* _PROBLEM TO SOLVE_
Using the data below, copy each line that includes the word "part".

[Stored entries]
--- start ---
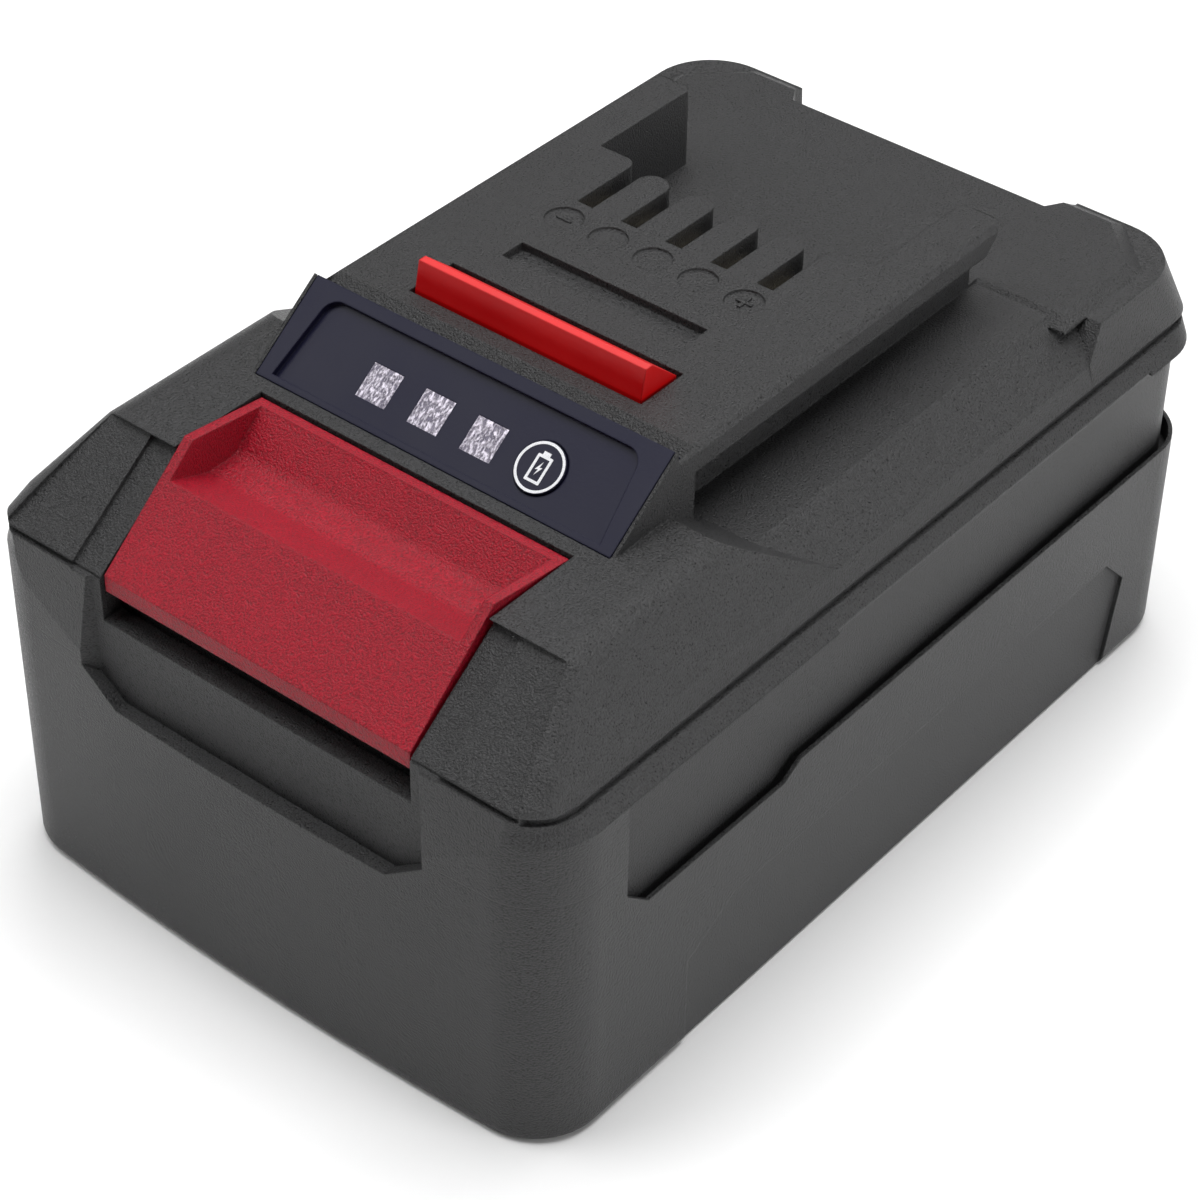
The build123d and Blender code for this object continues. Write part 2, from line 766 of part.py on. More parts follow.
def release_button():
    """Sloped red button with a finger scoop, hollow below, and the arm that carries the latch bar."""
    half = well_half - button_side_gap
    rear = well_rear - button_rear_gap
    outside = [(button_front, button_lip_bottom), (button_front, button_lip_top),
               (button_bend_setback, button_bend_height), (rear, button_rear_height),
               (rear, button_skirt_bottom), (button_front + button_skin, button_skirt_bottom),
               (button_front + button_skin, button_lip_bottom)]
    body = side_prism(outside, half)
    lean = (button_bend_height - button_lip_top) / (button_bend_setback - button_front)
    scoop_edge = button_lip_top + lean * (scoop_front - button_front)
    scoop = [(scoop_front, scoop_edge), (scoop_floor_front, scoop_floor_height),
             (scoop_floor_rear, scoop_floor_height + seat_gap), (scoop_rear, button_rear_height + seat_gap),
             (scoop_rear, button_bend_height + cut_over), (scoop_front, button_bend_height + cut_over)]
    trough = side_prism(scoop, half - scoop_side)
    soft = trough.edges().filter_by(Axis.X).filter_by(
        lambda edge: edge.center().Z < scoop_floor_height + wall
        and edge.center().Y > at(scoop_floor_front - wall))
    trough = fillet(soft, scoop_side + scoop_side)
    inside_front = button_front + button_skin
    inside_bend = inside_front + (arm_top - button_lip_top) / lean
    inside = [(inside_front, button_lip_bottom - cut_over), (inside_front, button_lip_top),
              (inside_bend, arm_top), (rear - button_wall, arm_top),
              (rear - button_wall, button_lip_bottom - cut_over)]
    body = body - trough - side_prism(inside, half - button_wall)
    arm = across(arm_half, at(rear - button_wall), at(latch_rear), arm_top - arm_thickness, arm_top)
    return body + arm


def latch_bar():
    """Red bar with an upright front and a sloped rear, on the button's arm."""
    top = plateau_height + latch_rise
    ridge = latch_front + latch_ridge_setback
    points = [(latch_front, plateau_height - latch_skirt), (latch_front, plateau_height),
              (ridge, top), (ridge + latch_ridge_width, top), (latch_rear, plateau_height),
              (latch_rear, plateau_height - latch_skirt)]
    bar = side_prism(points, latch_half)
    stem = across(latch_half - latch_skirt, at(latch_front + latch_skirt / 2), at(latch_rear), arm_top,
                  plateau_height - latch_skirt)
    return bar + stem


def latch_springs():
    """Two coil springs between their cups and the button."""
    rise = arm_top - cup_floor_height - spring_wire
    helix = Helix(pitch=rise / spring_turns, height=rise, radius=spring_radius)
    section = Plane(origin=helix @ 0, z_dir=helix % 0) * Circle(spring_wire / 2)
    coil = sweep(section, path=helix, is_frenet=True)
    base = cup_floor_height + spring_wire / 2
    place = at(spring_from_front)
    return Compound([Pos(-spring_x, place, base) * coil, Pos(spring_x, place, base) * coil])


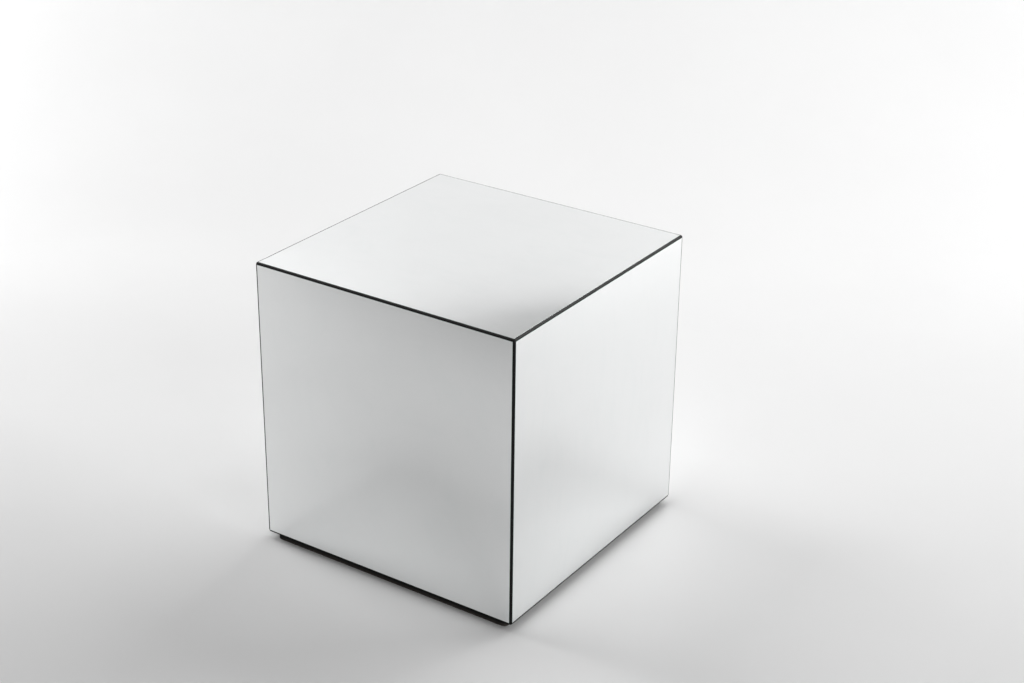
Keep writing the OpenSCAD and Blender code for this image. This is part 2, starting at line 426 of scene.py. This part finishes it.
--- end ---
* _RESULT OF THIS TASK_
The build123d and Blender code for this object continues. Write part 2, from line 766 of part.py on. More parts follow.
Keep writing the OpenSCAD and Blender code for this image. This is part 2, starting at line 426 of scene.py. This part finishes it.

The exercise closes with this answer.